Task to carry out.
Print again only this span: the line with "arched_wall = round_arrises(round_corners(slab()))", the line with "obj.data.transform(world)", and all lines between them, exactly as given.

Information supplied.
----

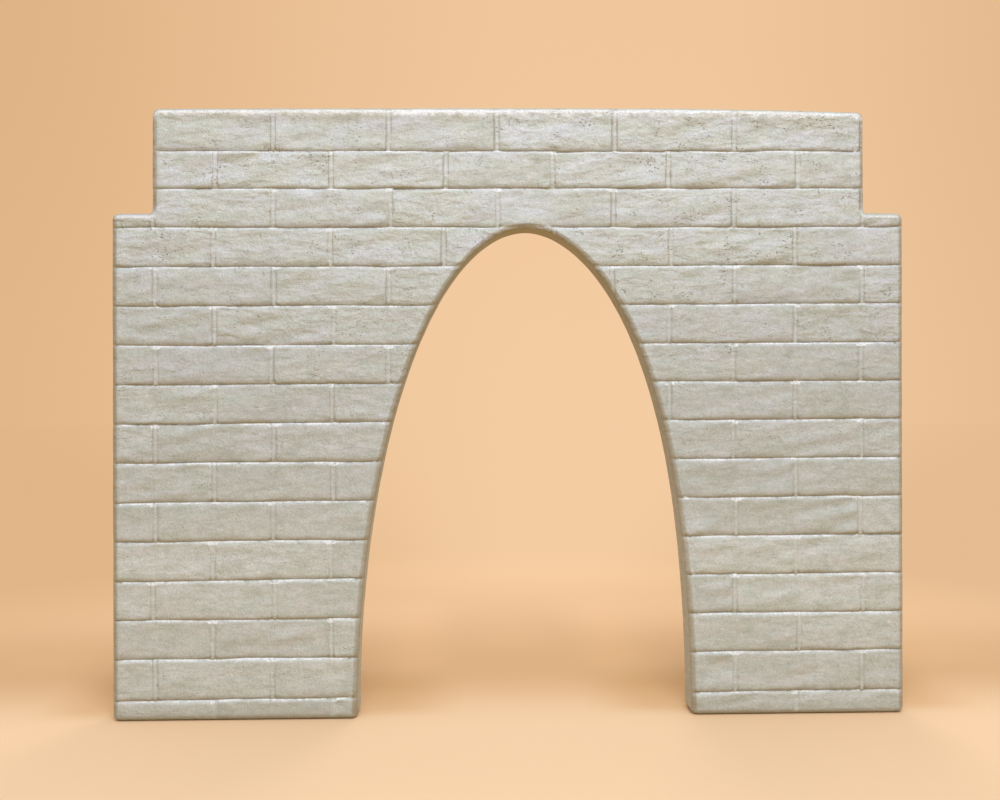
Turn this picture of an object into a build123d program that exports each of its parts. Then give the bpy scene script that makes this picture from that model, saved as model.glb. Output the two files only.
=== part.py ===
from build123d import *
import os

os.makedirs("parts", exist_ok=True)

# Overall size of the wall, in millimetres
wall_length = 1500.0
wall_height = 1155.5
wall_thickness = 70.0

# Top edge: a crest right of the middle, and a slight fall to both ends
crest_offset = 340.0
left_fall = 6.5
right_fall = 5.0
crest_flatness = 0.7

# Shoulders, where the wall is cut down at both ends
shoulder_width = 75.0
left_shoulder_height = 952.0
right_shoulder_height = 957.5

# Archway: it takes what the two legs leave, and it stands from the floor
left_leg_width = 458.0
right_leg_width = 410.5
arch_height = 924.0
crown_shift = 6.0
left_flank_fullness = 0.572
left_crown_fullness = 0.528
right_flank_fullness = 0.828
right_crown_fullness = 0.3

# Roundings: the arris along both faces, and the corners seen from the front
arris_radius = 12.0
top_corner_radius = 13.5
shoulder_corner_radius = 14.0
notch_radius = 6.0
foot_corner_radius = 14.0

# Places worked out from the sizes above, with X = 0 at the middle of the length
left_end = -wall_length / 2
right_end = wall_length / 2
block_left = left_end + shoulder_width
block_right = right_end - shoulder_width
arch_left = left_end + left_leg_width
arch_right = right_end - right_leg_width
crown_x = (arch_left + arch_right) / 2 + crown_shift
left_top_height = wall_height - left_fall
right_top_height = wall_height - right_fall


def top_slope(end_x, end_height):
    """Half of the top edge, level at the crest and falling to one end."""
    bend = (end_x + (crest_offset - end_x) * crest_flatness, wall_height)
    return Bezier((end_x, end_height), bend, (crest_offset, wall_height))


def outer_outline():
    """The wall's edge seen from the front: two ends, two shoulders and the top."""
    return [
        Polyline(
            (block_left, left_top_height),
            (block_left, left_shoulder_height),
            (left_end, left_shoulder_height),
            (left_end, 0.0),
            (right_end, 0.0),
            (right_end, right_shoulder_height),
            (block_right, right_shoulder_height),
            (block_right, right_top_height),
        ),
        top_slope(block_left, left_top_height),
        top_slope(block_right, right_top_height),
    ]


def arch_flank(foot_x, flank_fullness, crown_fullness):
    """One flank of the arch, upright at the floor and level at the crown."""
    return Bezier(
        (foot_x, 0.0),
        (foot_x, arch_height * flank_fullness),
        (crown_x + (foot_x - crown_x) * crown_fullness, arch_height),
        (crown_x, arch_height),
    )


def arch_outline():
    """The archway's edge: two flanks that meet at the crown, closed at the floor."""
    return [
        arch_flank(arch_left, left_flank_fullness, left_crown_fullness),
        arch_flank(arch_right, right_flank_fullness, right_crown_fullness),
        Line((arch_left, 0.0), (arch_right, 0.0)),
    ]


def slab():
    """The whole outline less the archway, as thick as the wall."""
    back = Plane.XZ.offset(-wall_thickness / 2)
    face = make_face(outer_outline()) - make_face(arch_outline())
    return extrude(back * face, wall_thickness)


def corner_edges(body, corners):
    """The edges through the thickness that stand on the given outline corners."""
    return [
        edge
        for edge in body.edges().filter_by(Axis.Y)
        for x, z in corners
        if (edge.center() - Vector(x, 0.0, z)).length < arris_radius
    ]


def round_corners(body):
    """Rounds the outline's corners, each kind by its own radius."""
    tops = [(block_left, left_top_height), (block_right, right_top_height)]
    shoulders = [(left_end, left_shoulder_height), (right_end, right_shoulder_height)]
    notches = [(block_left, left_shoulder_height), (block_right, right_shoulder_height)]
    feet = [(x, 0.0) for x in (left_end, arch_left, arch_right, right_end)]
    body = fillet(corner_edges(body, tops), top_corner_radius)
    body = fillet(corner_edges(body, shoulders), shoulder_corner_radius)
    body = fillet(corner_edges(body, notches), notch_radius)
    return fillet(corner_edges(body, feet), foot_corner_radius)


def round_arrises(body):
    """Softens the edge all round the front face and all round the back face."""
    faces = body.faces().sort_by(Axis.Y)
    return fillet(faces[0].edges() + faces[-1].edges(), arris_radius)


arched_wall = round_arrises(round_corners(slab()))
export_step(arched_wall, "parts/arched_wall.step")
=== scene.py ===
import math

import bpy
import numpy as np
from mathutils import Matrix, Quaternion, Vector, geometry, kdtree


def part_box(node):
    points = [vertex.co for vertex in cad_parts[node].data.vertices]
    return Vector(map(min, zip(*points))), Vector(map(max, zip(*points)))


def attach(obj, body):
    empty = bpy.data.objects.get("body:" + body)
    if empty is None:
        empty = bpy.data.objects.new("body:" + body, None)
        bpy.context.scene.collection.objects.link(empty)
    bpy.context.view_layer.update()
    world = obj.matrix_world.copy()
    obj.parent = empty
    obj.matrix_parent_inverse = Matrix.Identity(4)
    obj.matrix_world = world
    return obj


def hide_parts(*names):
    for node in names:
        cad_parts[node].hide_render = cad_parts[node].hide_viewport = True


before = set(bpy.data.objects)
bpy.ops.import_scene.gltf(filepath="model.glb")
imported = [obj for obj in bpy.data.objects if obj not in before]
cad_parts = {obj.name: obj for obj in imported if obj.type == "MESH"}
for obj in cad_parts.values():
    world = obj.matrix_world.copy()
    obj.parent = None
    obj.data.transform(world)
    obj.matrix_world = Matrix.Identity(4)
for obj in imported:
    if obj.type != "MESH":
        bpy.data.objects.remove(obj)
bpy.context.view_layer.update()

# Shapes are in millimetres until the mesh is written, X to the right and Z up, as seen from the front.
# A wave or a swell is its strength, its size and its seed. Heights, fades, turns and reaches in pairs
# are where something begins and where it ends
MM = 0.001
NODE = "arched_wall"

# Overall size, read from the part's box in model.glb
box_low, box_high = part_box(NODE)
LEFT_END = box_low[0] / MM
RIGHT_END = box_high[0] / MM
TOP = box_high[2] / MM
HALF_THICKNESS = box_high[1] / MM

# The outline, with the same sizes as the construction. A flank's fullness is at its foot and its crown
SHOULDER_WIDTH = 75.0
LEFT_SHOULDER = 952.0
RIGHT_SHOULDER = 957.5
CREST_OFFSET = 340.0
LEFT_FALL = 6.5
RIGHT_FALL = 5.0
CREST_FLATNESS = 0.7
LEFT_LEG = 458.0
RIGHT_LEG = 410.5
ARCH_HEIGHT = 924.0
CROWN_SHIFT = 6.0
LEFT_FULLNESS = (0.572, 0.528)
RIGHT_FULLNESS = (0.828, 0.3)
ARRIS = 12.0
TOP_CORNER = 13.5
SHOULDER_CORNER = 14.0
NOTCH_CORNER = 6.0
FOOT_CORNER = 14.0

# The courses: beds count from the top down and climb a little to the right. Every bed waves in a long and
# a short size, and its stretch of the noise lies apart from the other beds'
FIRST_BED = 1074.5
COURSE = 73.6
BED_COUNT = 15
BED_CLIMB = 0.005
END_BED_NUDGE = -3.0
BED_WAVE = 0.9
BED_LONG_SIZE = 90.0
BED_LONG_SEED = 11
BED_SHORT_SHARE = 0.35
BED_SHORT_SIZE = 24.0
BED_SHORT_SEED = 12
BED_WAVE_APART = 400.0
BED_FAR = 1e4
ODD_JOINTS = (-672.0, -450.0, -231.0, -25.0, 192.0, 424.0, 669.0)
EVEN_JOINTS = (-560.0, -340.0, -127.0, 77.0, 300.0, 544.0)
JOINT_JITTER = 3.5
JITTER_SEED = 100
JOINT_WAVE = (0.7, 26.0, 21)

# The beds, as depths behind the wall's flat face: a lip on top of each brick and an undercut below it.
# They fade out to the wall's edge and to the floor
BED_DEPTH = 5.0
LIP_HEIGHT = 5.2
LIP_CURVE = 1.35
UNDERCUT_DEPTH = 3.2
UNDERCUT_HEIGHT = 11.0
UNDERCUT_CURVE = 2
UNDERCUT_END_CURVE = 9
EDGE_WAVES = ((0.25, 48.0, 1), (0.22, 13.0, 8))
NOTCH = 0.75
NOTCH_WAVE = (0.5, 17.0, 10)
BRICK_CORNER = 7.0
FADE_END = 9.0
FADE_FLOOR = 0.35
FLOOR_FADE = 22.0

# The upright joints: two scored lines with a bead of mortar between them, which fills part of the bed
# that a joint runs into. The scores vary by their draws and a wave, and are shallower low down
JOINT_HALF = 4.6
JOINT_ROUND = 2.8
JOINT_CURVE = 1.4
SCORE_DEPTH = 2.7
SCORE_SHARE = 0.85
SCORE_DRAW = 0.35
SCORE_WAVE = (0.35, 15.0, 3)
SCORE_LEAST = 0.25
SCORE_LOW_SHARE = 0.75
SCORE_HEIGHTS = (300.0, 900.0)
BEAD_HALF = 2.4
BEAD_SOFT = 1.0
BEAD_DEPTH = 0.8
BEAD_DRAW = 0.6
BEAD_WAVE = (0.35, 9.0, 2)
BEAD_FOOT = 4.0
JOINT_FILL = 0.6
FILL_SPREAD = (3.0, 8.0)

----

In response.
arched_wall = round_arrises(round_corners(slab()))
export_step(arched_wall, "parts/arched_wall.step")
=== scene.py ===
import math

import bpy
import numpy as np
from mathutils import Matrix, Quaternion, Vector, geometry, kdtree


def part_box(node):
    points = [vertex.co for vertex in cad_parts[node].data.vertices]
    return Vector(map(min, zip(*points))), Vector(map(max, zip(*points)))


def attach(obj, body):
    empty = bpy.data.objects.get("body:" + body)
    if empty is None:
        empty = bpy.data.objects.new("body:" + body, None)
        bpy.context.scene.collection.objects.link(empty)
    bpy.context.view_layer.update()
    world = obj.matrix_world.copy()
    obj.parent = empty
    obj.matrix_parent_inverse = Matrix.Identity(4)
    obj.matrix_world = world
    return obj


def hide_parts(*names):
    for node in names:
        cad_parts[node].hide_render = cad_parts[node].hide_viewport = True


before = set(bpy.data.objects)
bpy.ops.import_scene.gltf(filepath="model.glb")
imported = [obj for obj in bpy.data.objects if obj not in before]
cad_parts = {obj.name: obj for obj in imported if obj.type == "MESH"}
for obj in cad_parts.values():
    world = obj.matrix_world.copy()
    obj.parent = None
    obj.data.transform(world)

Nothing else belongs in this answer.